Sur la partition composite d’Igor Stravinsky, les enchainements graphiques se révèlent pointus et plastiques. Une réussite.
Espace sensoriel et originel
S’en suit la création de la soirée, Grand miroir, de Saburo Teshigawara qui invente une grammaire organique et animale sur le troublant Violin Concerto d’Esa-Pekka Salonen.
Réglant comme à son habitude la chorégraphie, mais aussi la scénographie, les costumes et les lumières, il tente de percer le mystère de cette partition qui, vibrant sur tous les registres émotionnels, est le résumé kaléidoscopique d’une vie d’artiste.

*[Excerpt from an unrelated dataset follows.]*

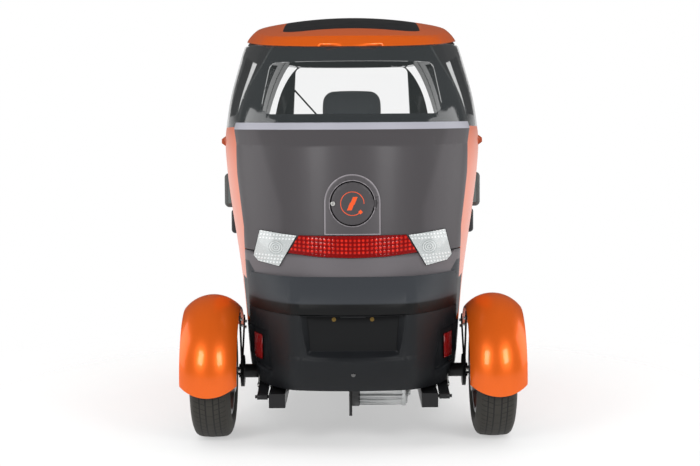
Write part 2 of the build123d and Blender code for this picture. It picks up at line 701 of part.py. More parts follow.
def front_fork():
    """Fork, steerer and handlebar, which turn as one."""
    y, z = FRONT_AXLE_Y, FRONT_AXLE_Z
    crown_y = steer_y(CROWN_Z)
    fork = block(-FORK_X - FORK_LEG_R, FORK_X + FORK_LEG_R, crown_y - 22, crown_y + 22, CROWN_Z - 12, CROWN_Z + 14)
    fork += rod(on_steer(CROWN_Z), on_steer(BAR_Z), STEM_R)
    fork += rod((-FORK_X, y, z), (FORK_X, y, z), FRONT_AXLE_R)
    for side in (-1, 1):
        x = side * FORK_X
        fork += rod((x, crown_y, CROWN_Z), (x, y, z), FORK_LEG_R)
        fork += rod((x - 16, y, z), (x + 16, y, z), 24)
        fork += rod((side * (BAR_HALF - 120), steer_y(BAR_Z), BAR_Z), (side * BAR_HALF, steer_y(BAR_Z), BAR_Z), 16)
    fork += rod((-BAR_HALF, steer_y(BAR_Z), BAR_Z), (BAR_HALF, steer_y(BAR_Z), BAR_Z), 11)
    fork += block(-28, 28, steer_y(BAR_Z) - 20, steer_y(BAR_Z) + 20, BAR_Z - 20, BAR_Z + 20)
    away = Vector(0, crown_y - y, CROWN_Z - z).normalized()
    foot = Vector(0, y, z) + away * (MUDGUARD_R - 2)
    fork += rod(foot, (0, crown_y, CROWN_Z), 12)
    half = MUDGUARD_W / 2
    guard = turned([(-half, MUDGUARD_R - 14), (-half + 12, MUDGUARD_R - 4), (half - 12, MUDGUARD_R - 4),
                    (half, MUDGUARD_R - 14), (half, MUDGUARD_R - 10), (half - 12, MUDGUARD_R),
                    (-half + 12, MUDGUARD_R), (-half, MUDGUARD_R - 10)], 0, 0, 170)
    guard = Pos(0, y, z) * (Rot(-75, 0, 0) * guard)
    save("front_mudguard", guard)
    save("front_fork", fork - guard)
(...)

A l’abri d’un mouvement compulsif et évolutif, puisé dans un souffle intérieur ou interactif entre les danseurs, le plateau carrément investi, se fait espace sensoriel et originel.
Champ de bataille
Enfin, Le Sacre du printemps, morceau d’anthologie de Pina Bausch (1975), vient clore ce programme. Sa reprise est toujours un évènement où sur la scène couverte de terre fraîche, danseurs et danseuses s’opposent en d’âpres combats et s’épuisent jusqu’au sacrifice.
Rituel d’une communauté humaine qui sacrifie l’un des siens, une jeune femme, pour glorifier la divinité du Printemps et dont la symbolique nous renvoie à notre origine et à notre fin.
A l’abri d’une chorégraphie radicale et d’une intensité inouïe, “Le Sacre” se charge de cette danse tellurique qui nous laisse, une fois encore, sans voix.
Dates : du 25 octobre au 16 novembre 2017 l Lieu : Palais Garnier (Paris)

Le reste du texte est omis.